Stored records:

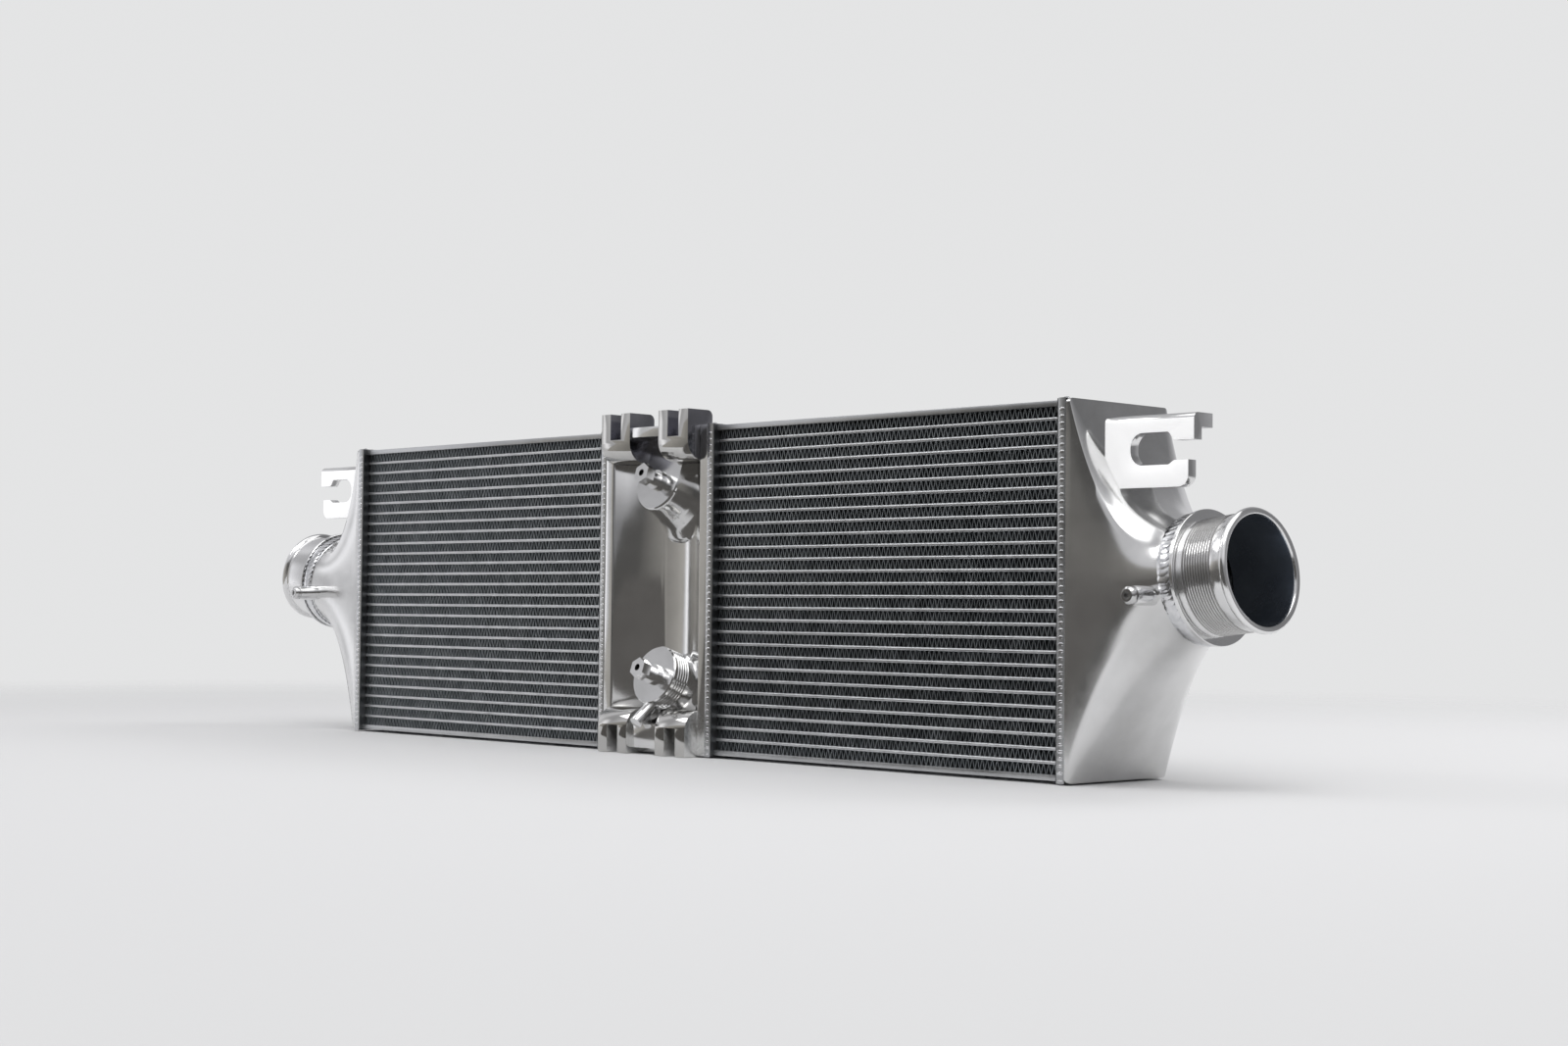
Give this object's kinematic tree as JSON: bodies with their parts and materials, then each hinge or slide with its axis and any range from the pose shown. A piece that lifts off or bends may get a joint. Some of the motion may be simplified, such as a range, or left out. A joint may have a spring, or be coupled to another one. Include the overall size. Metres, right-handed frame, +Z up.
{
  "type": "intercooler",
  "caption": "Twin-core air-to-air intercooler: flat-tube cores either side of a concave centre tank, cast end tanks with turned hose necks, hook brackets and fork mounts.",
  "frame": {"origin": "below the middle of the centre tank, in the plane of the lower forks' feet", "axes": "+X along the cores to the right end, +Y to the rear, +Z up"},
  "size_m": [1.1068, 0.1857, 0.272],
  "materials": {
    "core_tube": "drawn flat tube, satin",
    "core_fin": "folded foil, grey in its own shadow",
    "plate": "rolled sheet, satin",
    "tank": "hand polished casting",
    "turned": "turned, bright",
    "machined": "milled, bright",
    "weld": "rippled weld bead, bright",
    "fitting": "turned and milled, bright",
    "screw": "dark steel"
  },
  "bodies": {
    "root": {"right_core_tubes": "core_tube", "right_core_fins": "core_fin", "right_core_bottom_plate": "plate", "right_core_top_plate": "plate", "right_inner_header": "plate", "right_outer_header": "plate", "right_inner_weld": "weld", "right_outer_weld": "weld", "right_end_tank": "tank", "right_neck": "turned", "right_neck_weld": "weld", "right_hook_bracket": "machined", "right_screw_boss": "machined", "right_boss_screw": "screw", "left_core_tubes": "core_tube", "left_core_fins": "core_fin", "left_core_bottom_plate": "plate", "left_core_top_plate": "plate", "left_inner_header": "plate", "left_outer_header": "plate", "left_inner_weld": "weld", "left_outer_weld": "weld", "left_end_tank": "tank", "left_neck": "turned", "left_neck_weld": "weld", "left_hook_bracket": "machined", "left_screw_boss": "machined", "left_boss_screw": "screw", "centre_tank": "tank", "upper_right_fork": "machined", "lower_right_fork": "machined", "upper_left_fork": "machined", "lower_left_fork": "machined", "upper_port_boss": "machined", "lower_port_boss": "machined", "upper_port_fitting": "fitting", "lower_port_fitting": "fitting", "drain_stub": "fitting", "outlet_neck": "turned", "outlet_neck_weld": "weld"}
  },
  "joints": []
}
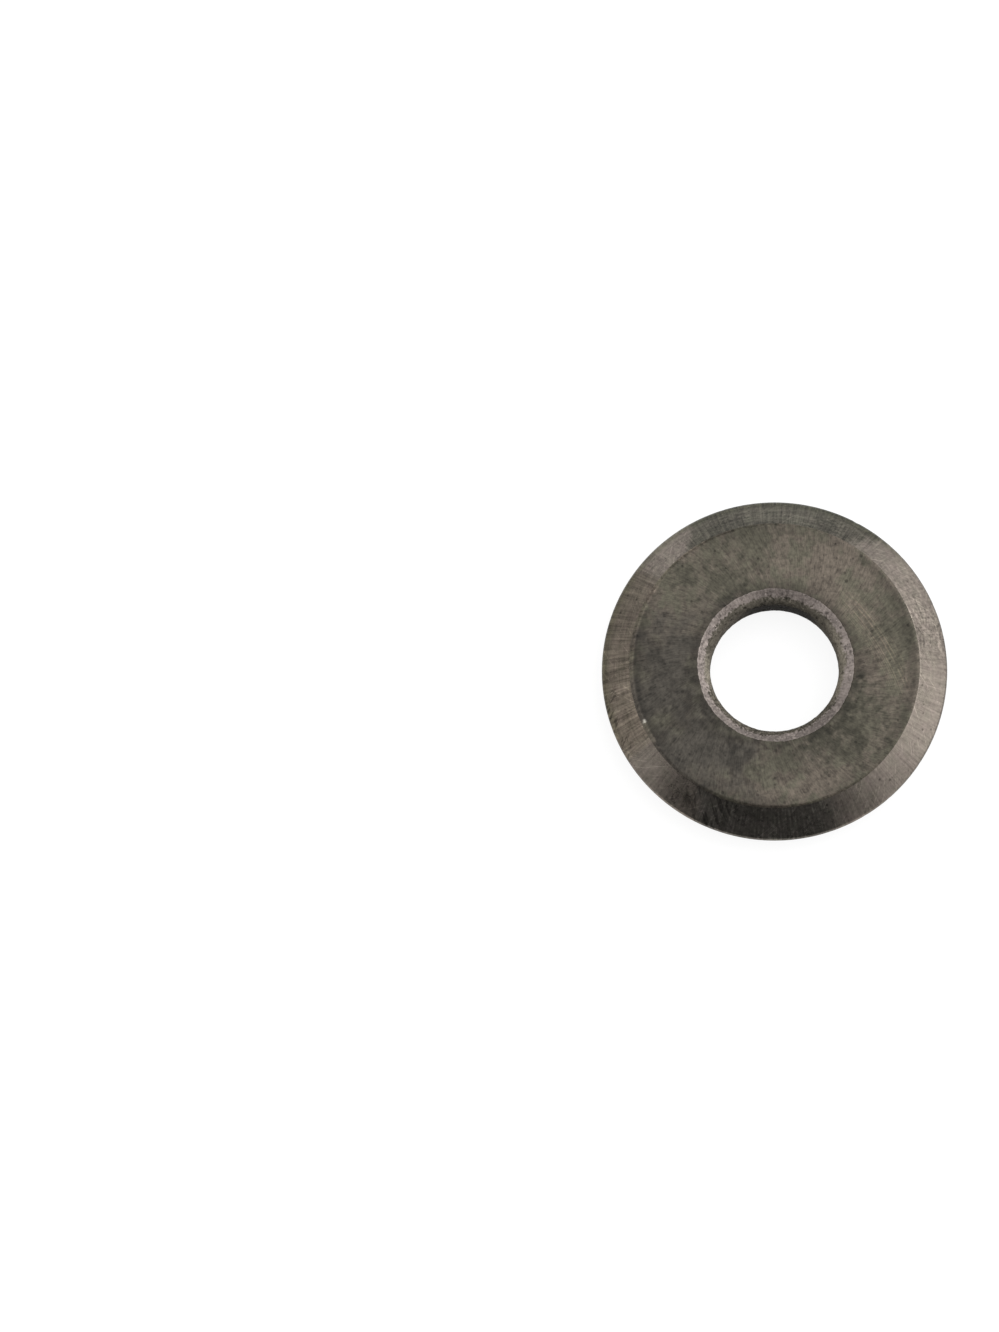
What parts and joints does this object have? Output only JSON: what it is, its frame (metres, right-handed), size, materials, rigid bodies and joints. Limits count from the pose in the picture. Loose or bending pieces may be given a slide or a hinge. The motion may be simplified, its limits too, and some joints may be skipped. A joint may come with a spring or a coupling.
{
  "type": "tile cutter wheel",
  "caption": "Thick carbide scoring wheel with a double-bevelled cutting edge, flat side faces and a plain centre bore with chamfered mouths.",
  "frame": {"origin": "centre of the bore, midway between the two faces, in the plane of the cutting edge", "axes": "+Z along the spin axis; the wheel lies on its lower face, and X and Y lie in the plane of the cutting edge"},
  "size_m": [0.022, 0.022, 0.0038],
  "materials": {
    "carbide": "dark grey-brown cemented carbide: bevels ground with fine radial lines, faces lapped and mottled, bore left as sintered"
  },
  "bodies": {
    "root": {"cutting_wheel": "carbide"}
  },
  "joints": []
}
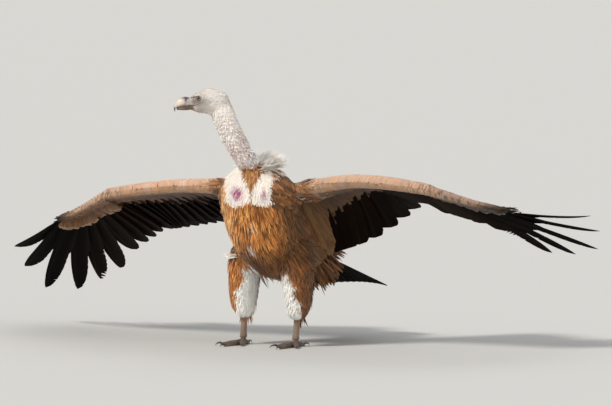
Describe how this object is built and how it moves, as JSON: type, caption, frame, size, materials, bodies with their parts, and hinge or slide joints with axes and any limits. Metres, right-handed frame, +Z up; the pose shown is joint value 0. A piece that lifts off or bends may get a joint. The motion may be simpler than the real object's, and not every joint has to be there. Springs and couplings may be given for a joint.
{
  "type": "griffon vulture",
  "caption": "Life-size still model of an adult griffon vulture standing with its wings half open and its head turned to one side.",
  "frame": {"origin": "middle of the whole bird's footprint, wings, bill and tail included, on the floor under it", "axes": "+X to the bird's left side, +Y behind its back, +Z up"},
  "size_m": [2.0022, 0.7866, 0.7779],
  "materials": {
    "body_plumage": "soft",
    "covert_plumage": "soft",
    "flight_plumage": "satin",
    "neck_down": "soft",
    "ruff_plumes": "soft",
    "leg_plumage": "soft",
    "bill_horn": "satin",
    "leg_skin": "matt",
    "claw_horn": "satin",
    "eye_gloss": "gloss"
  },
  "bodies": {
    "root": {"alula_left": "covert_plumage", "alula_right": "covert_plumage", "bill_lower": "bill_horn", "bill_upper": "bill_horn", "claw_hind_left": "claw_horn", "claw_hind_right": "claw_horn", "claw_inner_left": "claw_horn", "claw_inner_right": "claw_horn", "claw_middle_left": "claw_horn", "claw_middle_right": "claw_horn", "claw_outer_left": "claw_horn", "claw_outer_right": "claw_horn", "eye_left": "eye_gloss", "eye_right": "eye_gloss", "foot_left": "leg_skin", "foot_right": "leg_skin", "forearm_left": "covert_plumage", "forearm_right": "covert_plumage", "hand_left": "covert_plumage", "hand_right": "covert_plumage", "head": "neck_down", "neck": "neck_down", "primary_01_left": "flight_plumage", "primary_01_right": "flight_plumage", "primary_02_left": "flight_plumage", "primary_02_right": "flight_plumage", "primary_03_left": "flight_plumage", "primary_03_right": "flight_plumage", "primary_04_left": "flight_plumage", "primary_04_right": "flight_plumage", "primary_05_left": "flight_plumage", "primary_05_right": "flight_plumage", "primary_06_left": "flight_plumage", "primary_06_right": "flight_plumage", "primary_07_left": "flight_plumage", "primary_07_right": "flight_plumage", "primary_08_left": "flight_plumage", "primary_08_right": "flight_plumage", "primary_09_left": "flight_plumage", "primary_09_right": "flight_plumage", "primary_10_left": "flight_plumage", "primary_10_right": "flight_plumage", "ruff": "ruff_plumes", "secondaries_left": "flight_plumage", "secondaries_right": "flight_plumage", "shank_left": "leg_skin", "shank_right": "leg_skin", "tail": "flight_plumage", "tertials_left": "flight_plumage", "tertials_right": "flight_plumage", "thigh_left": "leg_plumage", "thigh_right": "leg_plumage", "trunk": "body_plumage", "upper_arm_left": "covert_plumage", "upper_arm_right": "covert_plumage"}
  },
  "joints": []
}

# Task to carry out
Your task is to quote the listing above word for word.

# Response for this exercise
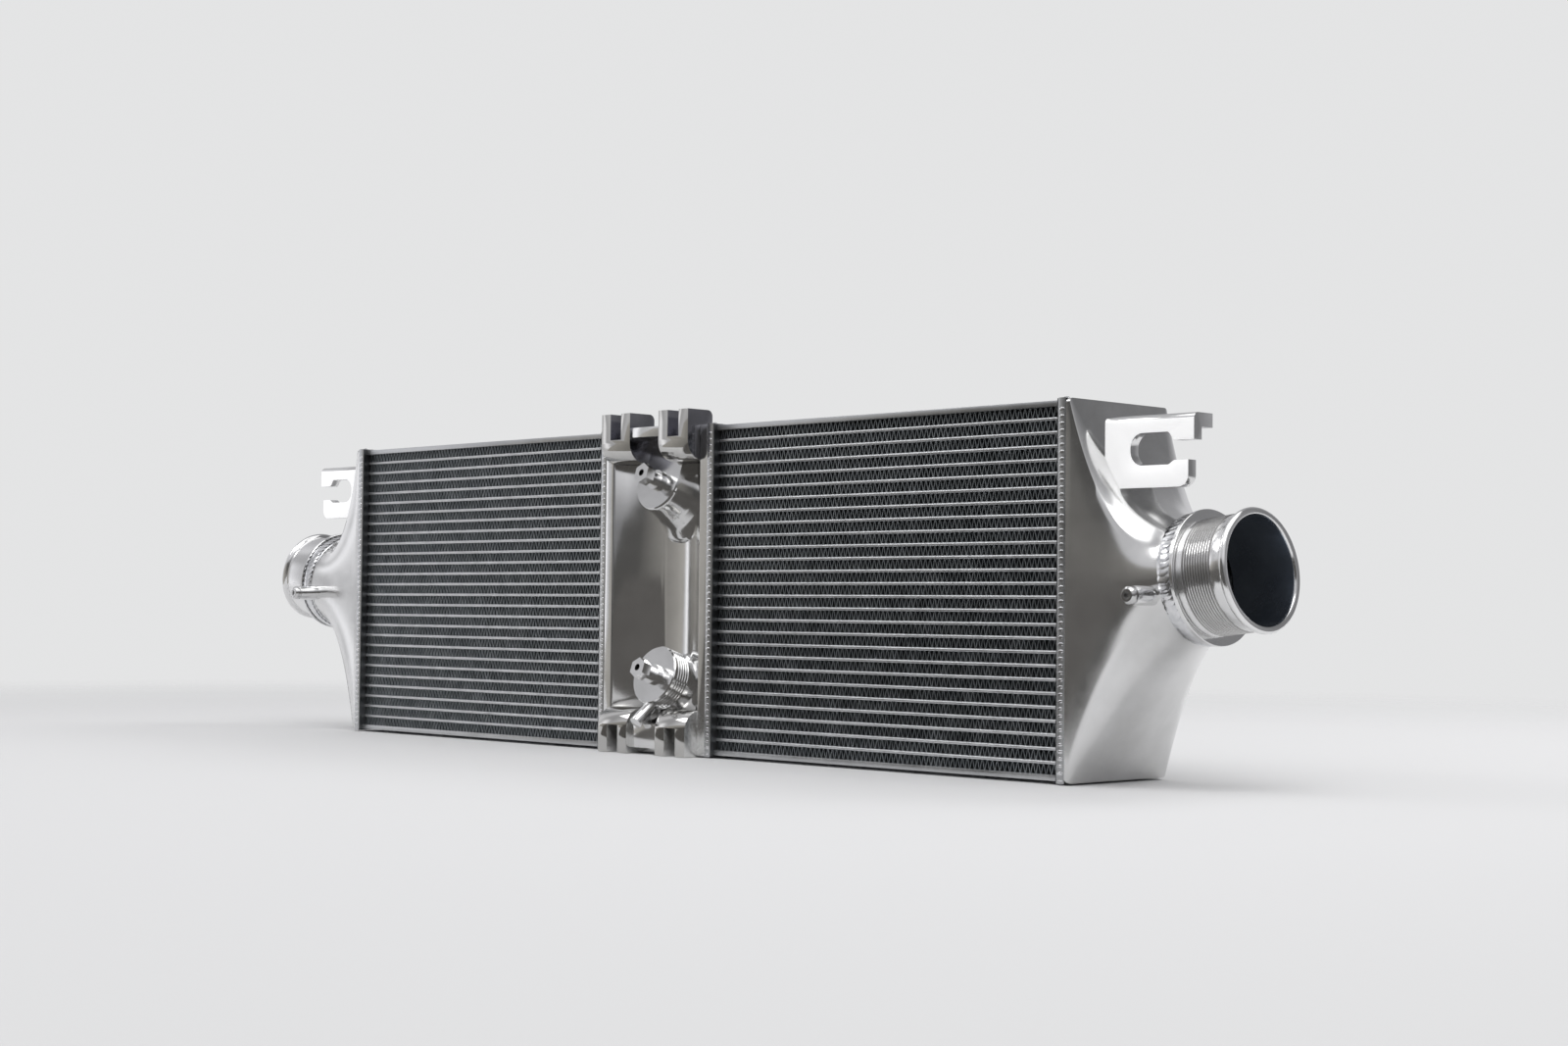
Give this object's kinematic tree as JSON: bodies with their parts and materials, then each hinge or slide with its axis and any range from the pose shown. A piece that lifts off or bends may get a joint. Some of the motion may be simplified, such as a range, or left out. A joint may have a spring, or be coupled to another one. Include the overall size. Metres, right-handed frame, +Z up.
{
  "type": "intercooler",
  "caption": "Twin-core air-to-air intercooler: flat-tube cores either side of a concave centre tank, cast end tanks with turned hose necks, hook brackets and fork mounts.",
  "frame": {"origin": "below the middle of the centre tank, in the plane of the lower forks' feet", "axes": "+X along the cores to the right end, +Y to the rear, +Z up"},
  "size_m": [1.1068, 0.1857, 0.272],
  "materials": {
    "core_tube": "drawn flat tube, satin",
    "core_fin": "folded foil, grey in its own shadow",
    "plate": "rolled sheet, satin",
    "tank": "hand polished casting",
    "turned": "turned, bright",
    "machined": "milled, bright",
    "weld": "rippled weld bead, bright",
    "fitting": "turned and milled, bright",
    "screw": "dark steel"
  },
  "bodies": {
    "root": {"right_core_tubes": "core_tube", "right_core_fins": "core_fin", "right_core_bottom_plate": "plate", "right_core_top_plate": "plate", "right_inner_header": "plate", "right_outer_header": "plate", "right_inner_weld": "weld", "right_outer_weld": "weld", "right_end_tank": "tank", "right_neck": "turned", "right_neck_weld": "weld", "right_hook_bracket": "machined", "right_screw_boss": "machined", "right_boss_screw": "screw", "left_core_tubes": "core_tube", "left_core_fins": "core_fin", "left_core_bottom_plate": "plate", "left_core_top_plate": "plate", "left_inner_header": "plate", "left_outer_header": "plate", "left_inner_weld": "weld", "left_outer_weld": "weld", "left_end_tank": "tank", "left_neck": "turned", "left_neck_weld": "weld", "left_hook_bracket": "machined", "left_screw_boss": "machined", "left_boss_screw": "screw", "centre_tank": "tank", "upper_right_fork": "machined", "lower_right_fork": "machined", "upper_left_fork": "machined", "lower_left_fork": "machined", "upper_port_boss": "machined", "lower_port_boss": "machined", "upper_port_fitting": "fitting", "lower_port_fitting": "fitting", "drain_stub": "fitting", "outlet_neck": "turned", "outlet_neck_weld": "weld"}
  },
  "joints": []
}
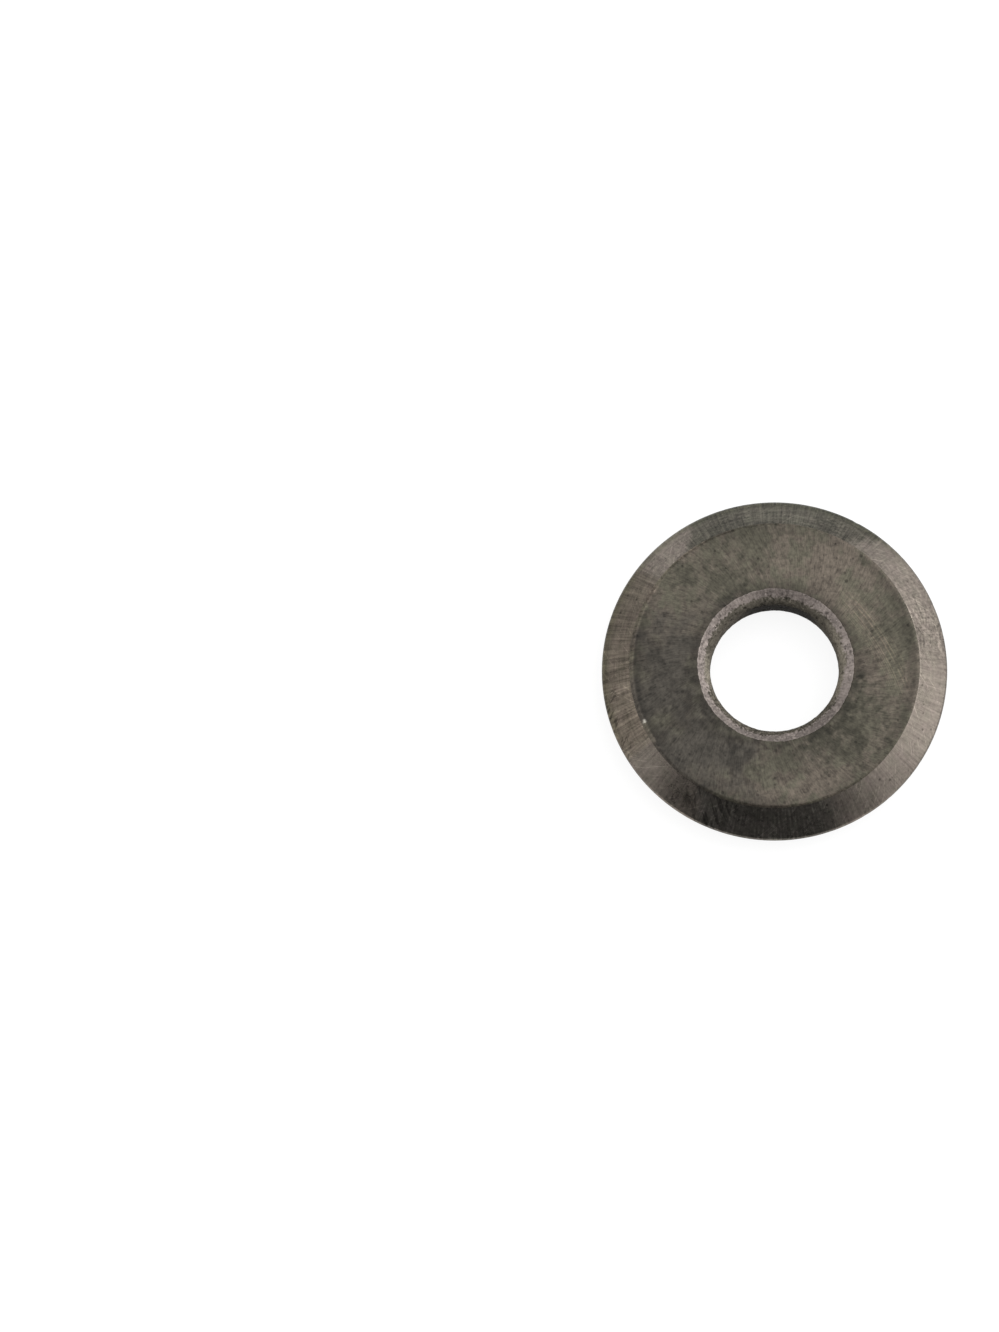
What parts and joints does this object have? Output only JSON: what it is, its frame (metres, right-handed), size, materials, rigid bodies and joints. Limits count from the pose in the picture. Loose or bending pieces may be given a slide or a hinge. The motion may be simplified, its limits too, and some joints may be skipped. A joint may come with a spring or a coupling.
{
  "type": "tile cutter wheel",
  "caption": "Thick carbide scoring wheel with a double-bevelled cutting edge, flat side faces and a plain centre bore with chamfered mouths.",
  "frame": {"origin": "centre of the bore, midway between the two faces, in the plane of the cutting edge", "axes": "+Z along the spin axis; the wheel lies on its lower face, and X and Y lie in the plane of the cutting edge"},
  "size_m": [0.022, 0.022, 0.0038],
  "materials": {
    "carbide": "dark grey-brown cemented carbide: bevels ground with fine radial lines, faces lapped and mottled, bore left as sintered"
  },
  "bodies": {
    "root": {"cutting_wheel": "carbide"}
  },
  "joints": []
}
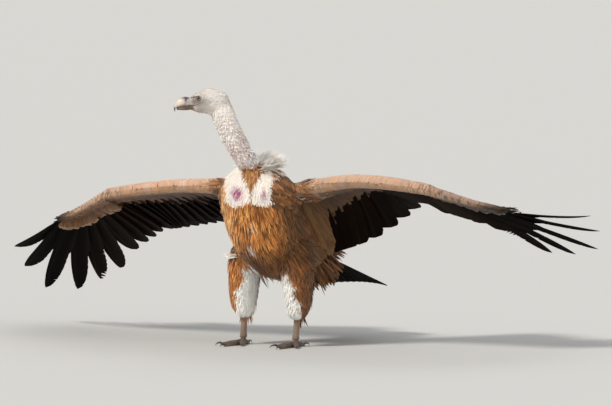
Describe how this object is built and how it moves, as JSON: type, caption, frame, size, materials, bodies with their parts, and hinge or slide joints with axes and any limits. Metres, right-handed frame, +Z up; the pose shown is joint value 0. A piece that lifts off or bends may get a joint. The motion may be simpler than the real object's, and not every joint has to be there. Springs and couplings may be given for a joint.
{
  "type": "griffon vulture",
  "caption": "Life-size still model of an adult griffon vulture standing with its wings half open and its head turned to one side.",
  "frame": {"origin": "middle of the whole bird's footprint, wings, bill and tail included, on the floor under it", "axes": "+X to the bird's left side, +Y behind its back, +Z up"},
  "size_m": [2.0022, 0.7866, 0.7779],
  "materials": {
    "body_plumage": "soft",
    "covert_plumage": "soft",
    "flight_plumage": "satin",
    "neck_down": "soft",
    "ruff_plumes": "soft",
    "leg_plumage": "soft",
    "bill_horn": "satin",
    "leg_skin": "matt",
    "claw_horn": "satin",
    "eye_gloss": "gloss"
  },
  "bodies": {
    "root": {"alula_left": "covert_plumage", "alula_right": "covert_plumage", "bill_lower": "bill_horn", "bill_upper": "bill_horn", "claw_hind_left": "claw_horn", "claw_hind_right": "claw_horn", "claw_inner_left": "claw_horn", "claw_inner_right": "claw_horn", "claw_middle_left": "claw_horn", "claw_middle_right": "claw_horn", "claw_outer_left": "claw_horn", "claw_outer_right": "claw_horn", "eye_left": "eye_gloss", "eye_right": "eye_gloss", "foot_left": "leg_skin", "foot_right": "leg_skin", "forearm_left": "covert_plumage", "forearm_right": "covert_plumage", "hand_left": "covert_plumage", "hand_right": "covert_plumage", "head": "neck_down", "neck": "neck_down", "primary_01_left": "flight_plumage", "primary_01_right": "flight_plumage", "primary_02_left": "flight_plumage", "primary_02_right": "flight_plumage", "primary_03_left": "flight_plumage", "primary_03_right": "flight_plumage", "primary_04_left": "flight_plumage", "primary_04_right": "flight_plumage", "primary_05_left": "flight_plumage", "primary_05_right": "flight_plumage", "primary_06_left": "flight_plumage", "primary_06_right": "flight_plumage", "primary_07_left": "flight_plumage", "primary_07_right": "flight_plumage", "primary_08_left": "flight_plumage", "primary_08_right": "flight_plumage", "primary_09_left": "flight_plumage", "primary_09_right": "flight_plumage", "primary_10_left": "flight_plumage", "primary_10_right": "flight_plumage", "ruff": "ruff_plumes", "secondaries_left": "flight_plumage", "secondaries_right": "flight_plumage", "shank_left": "leg_skin", "shank_right": "leg_skin", "tail": "flight_plumage", "tertials_left": "flight_plumage", "tertials_right": "flight_plumage", "thigh_left": "leg_plumage", "thigh_right": "leg_plumage", "trunk": "body_plumage", "upper_arm_left": "covert_plumage", "upper_arm_right": "covert_plumage"}
  },
  "joints": []
}